• **RAW DATA**:
** START **

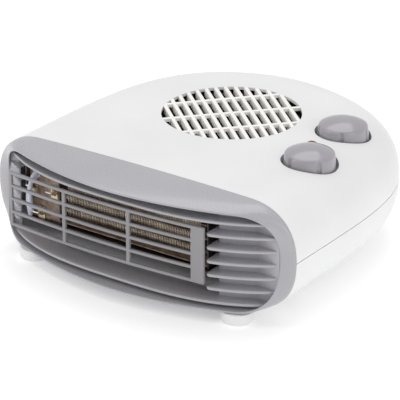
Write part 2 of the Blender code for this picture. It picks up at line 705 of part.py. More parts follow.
def knob(name, centre, phase):
    """A domed cap with a blind bore and five grip flutes in its leaning wall."""
    crease_z = KNOB_TOP - KNOB_DOME
    dome = [(0, KNOB_TOP)]
    for share in (0.35, 0.6, 0.8, 0.93):
        dome.append((KNOB_CREASE * share, KNOB_TOP - KNOB_DOME * share ** 2.1))
    side = [(KNOB_CREASE, crease_z - 0.0006), (KNOB_CREASE + 0.0004, crease_z - 0.0018),
            (KNOB_RADIUS, KNOB_FOOT + 0.001), (KNOB_RADIUS, KNOB_FOOT)]
    top_of_bore = CONTROL_TOP - CONTROL_DEPTH * 0.6 + SPINDLE_LENGTH + GAP
    bore = [(SPINDLE_RADIUS + GAP, KNOB_FOOT), (SPINDLE_RADIUS + GAP, top_of_bore),
            (0, top_of_bore)]
    made = turned(name, (*centre, 0), dome + side + bore, None, 30)
    for number in range(KNOB_FLUTES):
        way = math.radians(phase) + math.tau * number / KNOB_FLUTES
        x = centre[0] + (KNOB_RADIUS + 0.0006) * math.cos(way)
        y = centre[1] + (KNOB_RADIUS + 0.0006) * math.sin(way)
        flute = rod("flute", (x, y, KNOB_FOOT), 0.0014, 2 * (crease_z - 0.002 - KNOB_FOOT),
                    sides=8)
        made = combine(made, flute, "DIFFERENCE")
    made = new_part(made, name, KNOB_GREY)
    return on_axis(made, *centre)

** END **

• **TASK OBJECTIVE**: Please return the data above exactly as given.

• **THE COMPLETED TASK**:
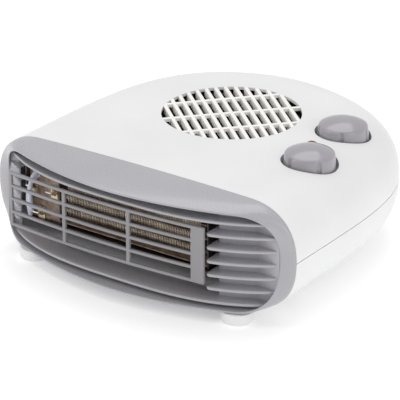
Write part 2 of the Blender code for this picture. It picks up at line 705 of part.py. More parts follow.
def knob(name, centre, phase):
    """A domed cap with a blind bore and five grip flutes in its leaning wall."""
    crease_z = KNOB_TOP - KNOB_DOME
    dome = [(0, KNOB_TOP)]
    for share in (0.35, 0.6, 0.8, 0.93):
        dome.append((KNOB_CREASE * share, KNOB_TOP - KNOB_DOME * share ** 2.1))
    side = [(KNOB_CREASE, crease_z - 0.0006), (KNOB_CREASE + 0.0004, crease_z - 0.0018),
            (KNOB_RADIUS, KNOB_FOOT + 0.001), (KNOB_RADIUS, KNOB_FOOT)]
    top_of_bore = CONTROL_TOP - CONTROL_DEPTH * 0.6 + SPINDLE_LENGTH + GAP
    bore = [(SPINDLE_RADIUS + GAP, KNOB_FOOT), (SPINDLE_RADIUS + GAP, top_of_bore),
            (0, top_of_bore)]
    made = turned(name, (*centre, 0), dome + side + bore, None, 30)
    for number in range(KNOB_FLUTES):
        way = math.radians(phase) + math.tau * number / KNOB_FLUTES
        x = centre[0] + (KNOB_RADIUS + 0.0006) * math.cos(way)
        y = centre[1] + (KNOB_RADIUS + 0.0006) * math.sin(way)
        flute = rod("flute", (x, y, KNOB_FOOT), 0.0014, 2 * (crease_z - 0.002 - KNOB_FOOT),
                    sides=8)
        made = combine(made, flute, "DIFFERENCE")
    made = new_part(made, name, KNOB_GREY)
    return on_axis(made, *centre)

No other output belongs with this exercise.